VCs evaluate the investment terms, including the amount of funding sought, pre-and post-money valuations, post-money valuation as a multiple of revenues, committed investors, previous funding raised and its terms, and any existing debt. They consider the alignment of investment terms with market standards and the overall attractiveness of the deal. A higher score suggests favorable investment terms.

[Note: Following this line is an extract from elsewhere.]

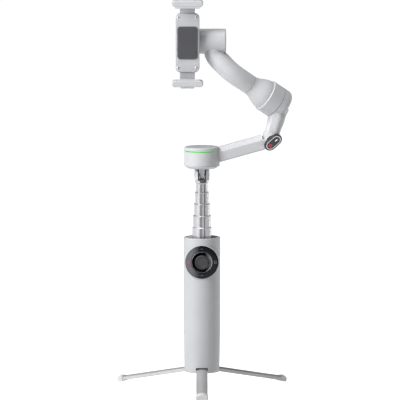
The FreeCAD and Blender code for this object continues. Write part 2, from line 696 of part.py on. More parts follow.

Low Score: 1 | Average/Unknown: 2 | High Score: 3, 4, or 5

Strategic Value:

The strategic value criterion examines how the VC can contribute directly or indirectly to your company’s success. This includes providing introductions to customers, partners, strategic investors, and potential employees. VCs assess the potential for collaboration and synergies. A higher score indicates a strong alignment between your company’s goals and the VC’s expertise and network.

Low Score: 1 | Average/Unknown: 2 | High Score: 3, 4, or 5

Final Scoring

Worst Score: 12 Criteria x 1 = 12

Avg. Score: 12 Criteria x 3 = 36

Best Score: 12 Criteria x 5 = 60

Total Score: XX (X%)


When you create a pitch deck, ensure that you provide clear and concise information, supported by data and evidence. It is crucial to communicate the unique value proposition of your product or service, outline a strong go-to-market strategy, demonstrate a solid understanding of the target market, and showcase the capabilities and expertise of your team.

Remember, a pitch deck is not just about presenting financial projections and market analysis; it is about telling a compelling story that captures the attention and interest of potential investors. Make sure your pitch deck reflects your passion, vision, and the immense potential of your business.

In conclusion, successfully securing investment from VCs requires a well-crafted pitch deck that effectively addresses the evaluation criteria. By understanding how VCs score and evaluate pitch decks, you can tailor your pitch deck presentation to meet their expectations and increase your chances of securing the funding needed to propel your business forward. Good luck!